■ Goal ■
The listing below should be copied in full, word for word.

■ Dataset content ■
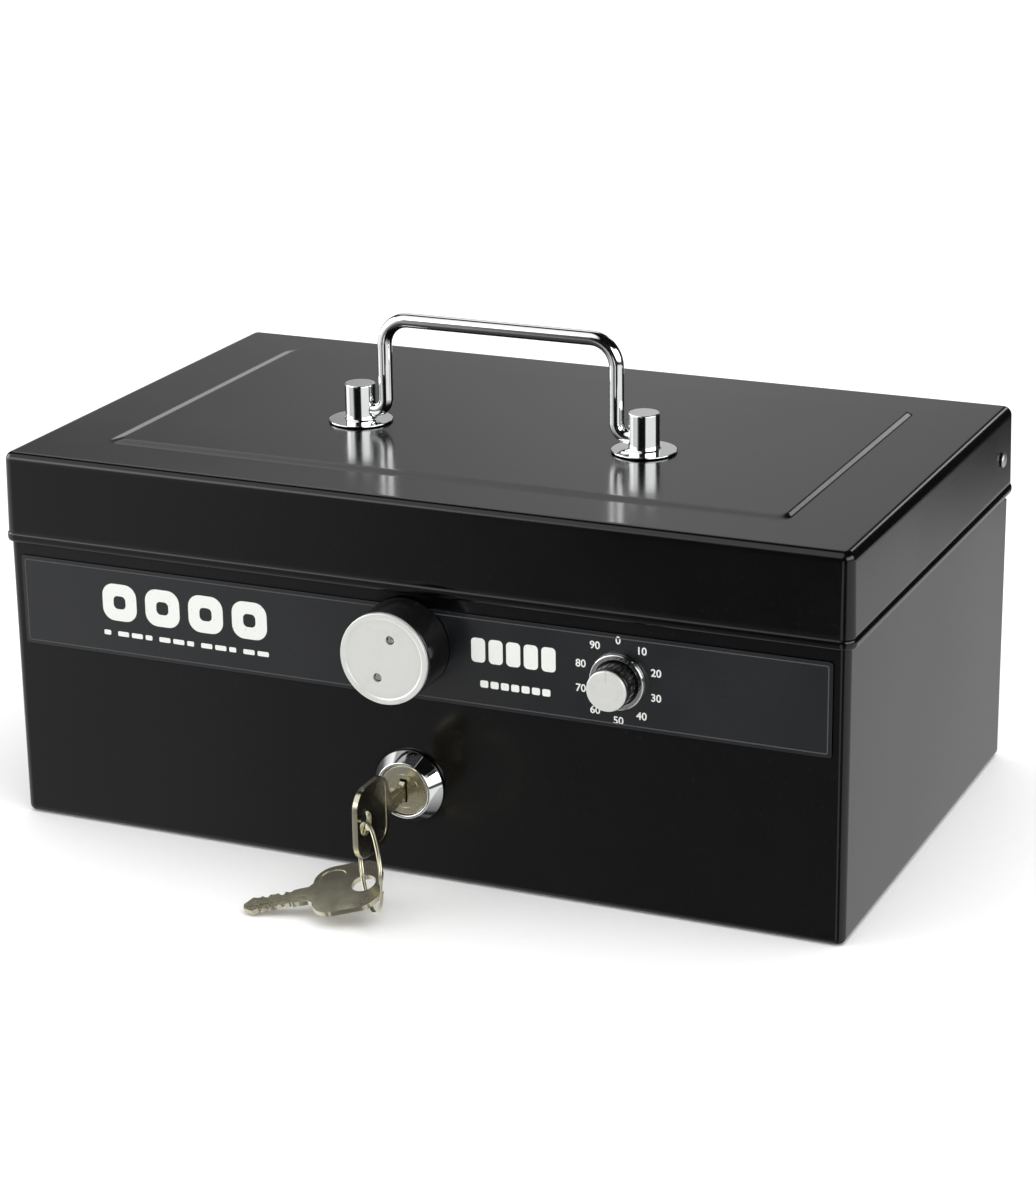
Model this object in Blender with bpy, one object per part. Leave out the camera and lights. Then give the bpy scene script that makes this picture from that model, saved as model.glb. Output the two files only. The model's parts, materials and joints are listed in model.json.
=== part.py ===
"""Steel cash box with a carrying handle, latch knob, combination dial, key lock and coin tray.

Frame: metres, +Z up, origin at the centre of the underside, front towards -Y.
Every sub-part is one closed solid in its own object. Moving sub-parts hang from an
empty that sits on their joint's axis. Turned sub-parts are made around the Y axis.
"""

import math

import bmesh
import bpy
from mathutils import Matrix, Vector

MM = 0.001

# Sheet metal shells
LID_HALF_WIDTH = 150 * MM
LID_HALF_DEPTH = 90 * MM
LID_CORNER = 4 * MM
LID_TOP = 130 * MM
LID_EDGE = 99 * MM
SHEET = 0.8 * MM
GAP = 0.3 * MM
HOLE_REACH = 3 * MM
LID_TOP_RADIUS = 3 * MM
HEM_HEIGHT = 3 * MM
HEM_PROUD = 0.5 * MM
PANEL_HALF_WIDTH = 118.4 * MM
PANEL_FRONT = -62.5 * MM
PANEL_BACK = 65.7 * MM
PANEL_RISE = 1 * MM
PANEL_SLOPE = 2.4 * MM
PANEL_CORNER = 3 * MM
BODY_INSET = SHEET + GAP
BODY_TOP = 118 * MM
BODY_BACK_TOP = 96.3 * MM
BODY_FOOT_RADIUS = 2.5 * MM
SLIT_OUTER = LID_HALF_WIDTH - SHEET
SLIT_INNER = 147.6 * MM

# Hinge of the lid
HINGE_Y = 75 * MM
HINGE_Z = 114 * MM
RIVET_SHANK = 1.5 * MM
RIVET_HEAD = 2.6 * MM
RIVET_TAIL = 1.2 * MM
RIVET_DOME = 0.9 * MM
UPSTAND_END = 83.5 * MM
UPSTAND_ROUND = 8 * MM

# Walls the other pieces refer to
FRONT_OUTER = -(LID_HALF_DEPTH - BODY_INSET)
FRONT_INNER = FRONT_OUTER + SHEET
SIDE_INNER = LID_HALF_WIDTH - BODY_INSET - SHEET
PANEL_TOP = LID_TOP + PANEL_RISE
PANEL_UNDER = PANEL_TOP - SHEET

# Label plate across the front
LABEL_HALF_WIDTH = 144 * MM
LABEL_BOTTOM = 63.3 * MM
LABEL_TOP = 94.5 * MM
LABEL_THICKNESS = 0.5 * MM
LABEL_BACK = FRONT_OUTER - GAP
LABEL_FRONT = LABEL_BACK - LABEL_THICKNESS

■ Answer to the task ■
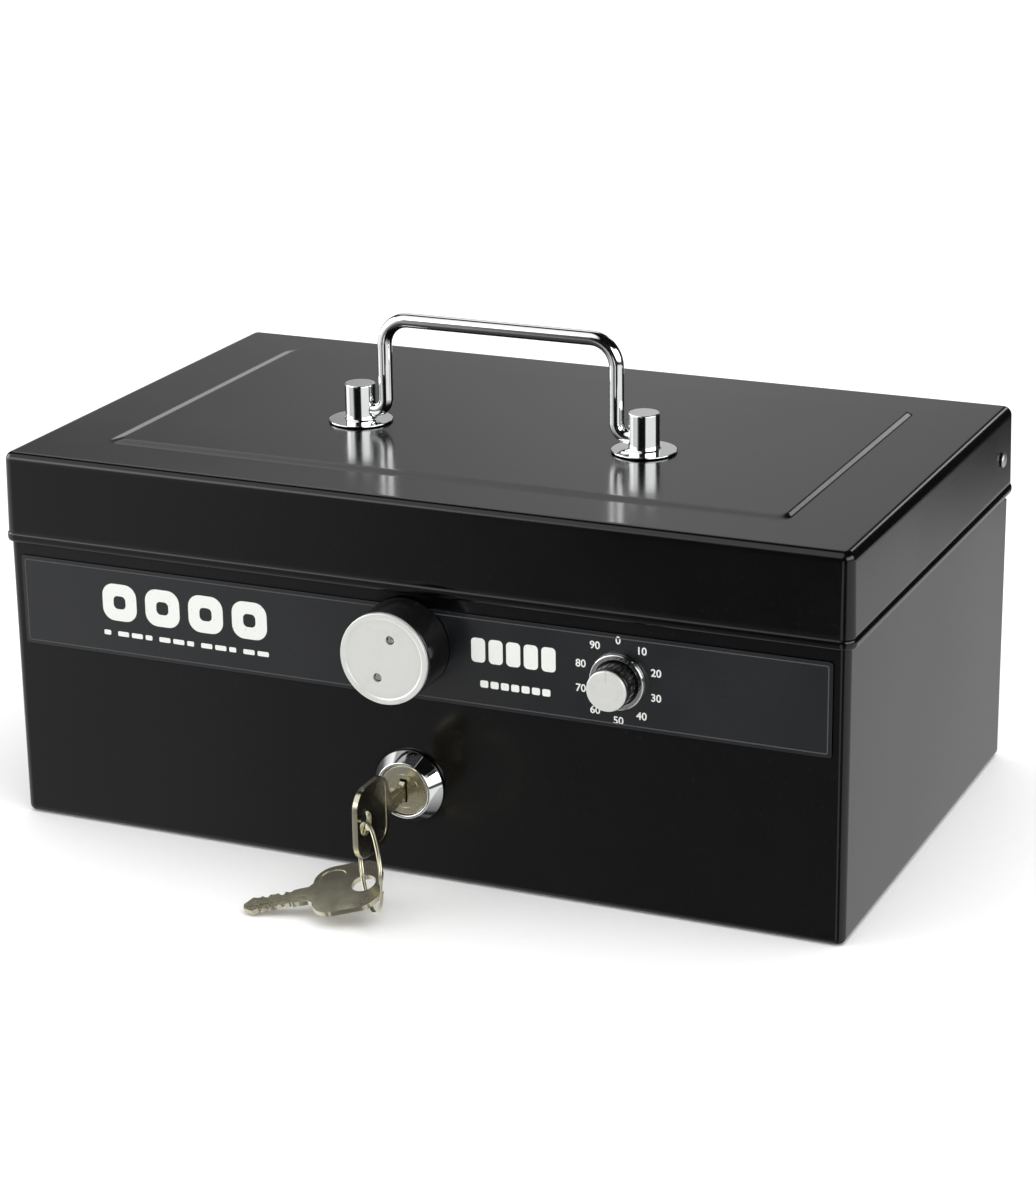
Model this object in Blender with bpy, one object per part. Leave out the camera and lights. Then give the bpy scene script that makes this picture from that model, saved as model.glb. Output the two files only. The model's parts, materials and joints are listed in model.json.
=== part.py ===
"""Steel cash box with a carrying handle, latch knob, combination dial, key lock and coin tray.

Frame: metres, +Z up, origin at the centre of the underside, front towards -Y.
Every sub-part is one closed solid in its own object. Moving sub-parts hang from an
empty that sits on their joint's axis. Turned sub-parts are made around the Y axis.
"""

import math

import bmesh
import bpy
from mathutils import Matrix, Vector

MM = 0.001

# Sheet metal shells
LID_HALF_WIDTH = 150 * MM
LID_HALF_DEPTH = 90 * MM
LID_CORNER = 4 * MM
LID_TOP = 130 * MM
LID_EDGE = 99 * MM
SHEET = 0.8 * MM
GAP = 0.3 * MM
HOLE_REACH = 3 * MM
LID_TOP_RADIUS = 3 * MM
HEM_HEIGHT = 3 * MM
HEM_PROUD = 0.5 * MM
PANEL_HALF_WIDTH = 118.4 * MM
PANEL_FRONT = -62.5 * MM
PANEL_BACK = 65.7 * MM
PANEL_RISE = 1 * MM
PANEL_SLOPE = 2.4 * MM
PANEL_CORNER = 3 * MM
BODY_INSET = SHEET + GAP
BODY_TOP = 118 * MM
BODY_BACK_TOP = 96.3 * MM
BODY_FOOT_RADIUS = 2.5 * MM
SLIT_OUTER = LID_HALF_WIDTH - SHEET
SLIT_INNER = 147.6 * MM

# Hinge of the lid
HINGE_Y = 75 * MM
HINGE_Z = 114 * MM
RIVET_SHANK = 1.5 * MM
RIVET_HEAD = 2.6 * MM
RIVET_TAIL = 1.2 * MM
RIVET_DOME = 0.9 * MM
UPSTAND_END = 83.5 * MM
UPSTAND_ROUND = 8 * MM

# Walls the other pieces refer to
FRONT_OUTER = -(LID_HALF_DEPTH - BODY_INSET)
FRONT_INNER = FRONT_OUTER + SHEET
SIDE_INNER = LID_HALF_WIDTH - BODY_INSET - SHEET
PANEL_TOP = LID_TOP + PANEL_RISE
PANEL_UNDER = PANEL_TOP - SHEET

# Label plate across the front
LABEL_HALF_WIDTH = 144 * MM
LABEL_BOTTOM = 63.3 * MM
LABEL_TOP = 94.5 * MM
LABEL_THICKNESS = 0.5 * MM
LABEL_BACK = FRONT_OUTER - GAP
LABEL_FRONT = LABEL_BACK - LABEL_THICKNESS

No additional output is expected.